┏━━
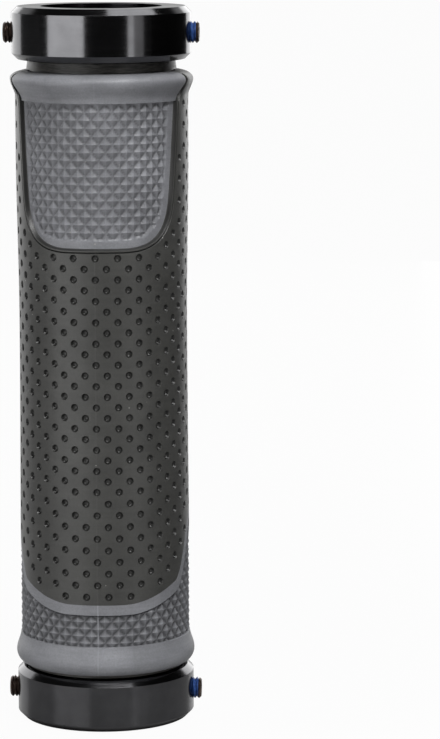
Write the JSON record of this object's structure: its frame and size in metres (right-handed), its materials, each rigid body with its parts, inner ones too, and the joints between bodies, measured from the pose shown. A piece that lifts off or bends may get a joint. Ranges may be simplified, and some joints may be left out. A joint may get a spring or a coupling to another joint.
{
  "type": "handlebar grip",
  "caption": "Lock-on handlebar grip: knurled and dimpled black and grey rubber on a hard sleeve, clamped to the bar at both ends by rings with set screws.",
  "frame": {"origin": "on the grip's axis, in the plane of the lower clamp ring's end face", "axes": "+Z along the axis towards the upper clamp ring, -Y towards the front with the parting line, +X towards the right-hand set screws"},
  "size_m": [0.036, 0.0336, 0.1326],
  "materials": {
    "black_rubber": "moulded, matt",
    "grey_rubber": "moulded, matt",
    "sleeve_plastic": "moulded, satin",
    "ring_aluminium": "turned, black anodised, glossy",
    "screw_steel": "black oxide"
  },
  "bodies": {
    "grip": {"core_sleeve": "sleeve_plastic", "black_rubber_body": "black_rubber", "front_grey_panel": "grey_rubber", "back_grey_panel": "grey_rubber", "grey_end_skirt": "grey_rubber", "lower_clamp_ring": "ring_aluminium", "upper_clamp_ring": "ring_aluminium"},
    "lower_left_screw": {"lower_left_set_screw": "screw_steel"},
    "lower_right_screw": {"lower_right_set_screw": "screw_steel"},
    "upper_left_screw": {"upper_left_set_screw": "screw_steel"},
    "upper_right_screw": {"upper_right_set_screw": "screw_steel"}
  },
  "joints": [
    {"name": "lower_left_screw_travel", "type": "slide", "parent": "grip", "child": "lower_left_screw", "axis": [1, 0, 0], "range_m": [0, 0.0019]},
    {"name": "lower_right_screw_travel", "type": "slide", "parent": "grip", "child": "lower_right_screw", "axis": [-1, 0, 0], "range_m": [0, 0.0019]},
    {"name": "upper_left_screw_travel", "type": "slide", "parent": "grip", "child": "upper_left_screw", "axis": [1, 0, 0], "range_m": [0, 0.0019]},
    {"name": "upper_right_screw_travel", "type": "slide", "parent": "grip", "child": "upper_right_screw", "axis": [-1, 0, 0], "range_m": [0, 0.0019]}
  ]
}
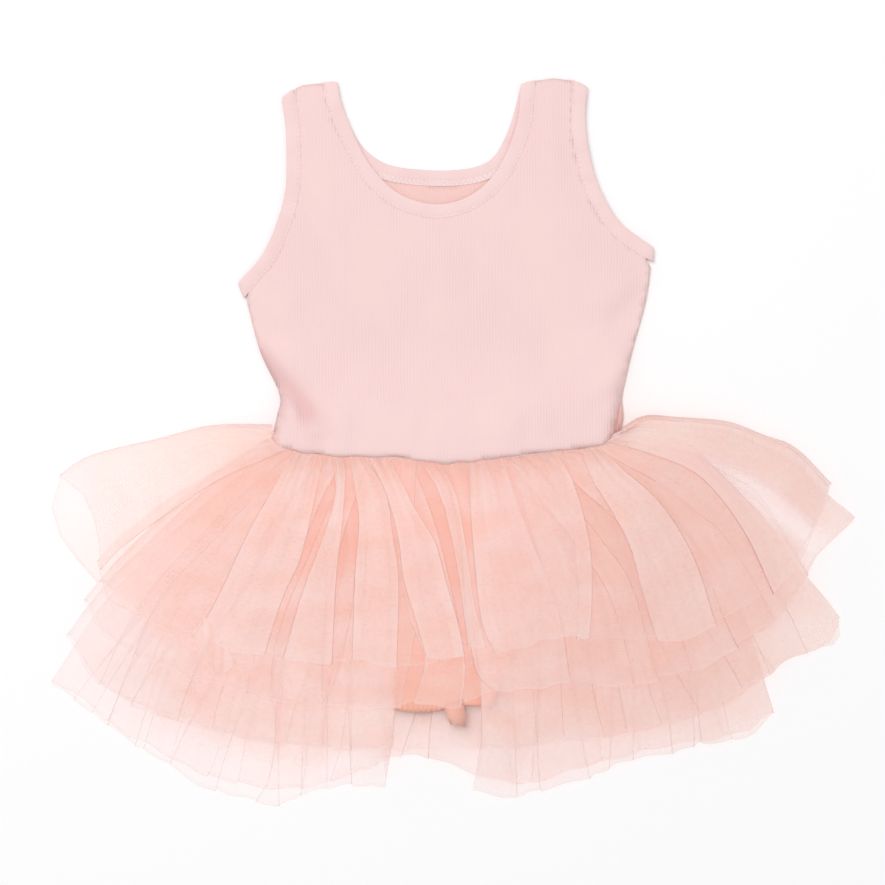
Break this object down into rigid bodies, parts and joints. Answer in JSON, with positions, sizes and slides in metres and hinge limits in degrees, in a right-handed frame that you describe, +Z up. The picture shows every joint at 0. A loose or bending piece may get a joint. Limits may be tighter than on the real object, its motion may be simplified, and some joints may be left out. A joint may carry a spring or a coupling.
{
  "type": "ballet tutu",
  "caption": "Sleeveless rib-knit child's leotard with bound neck and armholes and a gathered, layered tulle tutu skirt, laid out flat on its back.",
  "frame": {"origin": "on the floor under the middle of the garment's outline", "axes": "+X across the garment to the viewer's right as it lies face up, +Y from the hem to the neck, +Z up from the floor, out of its front"},
  "size_m": [0.495, 0.4495, 0.0273],
  "materials": {
    "rib_knit": "fine vertical rib knit, pale pink, matt",
    "binding": "self binding of the same knit, smooth, pale pink",
    "tulle": "soft fine net, peach pink, see-through in one layer",
    "brief_knit": "plain jersey, deeper peach, matt"
  },
  "bodies": {
    "root": {"bodice_front": "rib_knit", "bodice_back": "rib_knit", "neck_binding": "binding", "armhole_binding_left": "binding", "armhole_binding_right": "binding", "tier_1": "tulle", "tier_2": "tulle", "tier_3": "tulle", "tier_4": "tulle", "brief_front": "brief_knit", "brief_back": "brief_knit", "leg_binding_left": "brief_knit", "leg_binding_right": "brief_knit", "crotch_tab": "brief_knit"}
  },
  "joints": []
}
┗━━
=== EXERCISE DESCRIPTION ===
What is the number of lines containing "from"? Give that number only.

=== TASK RESULT ===
2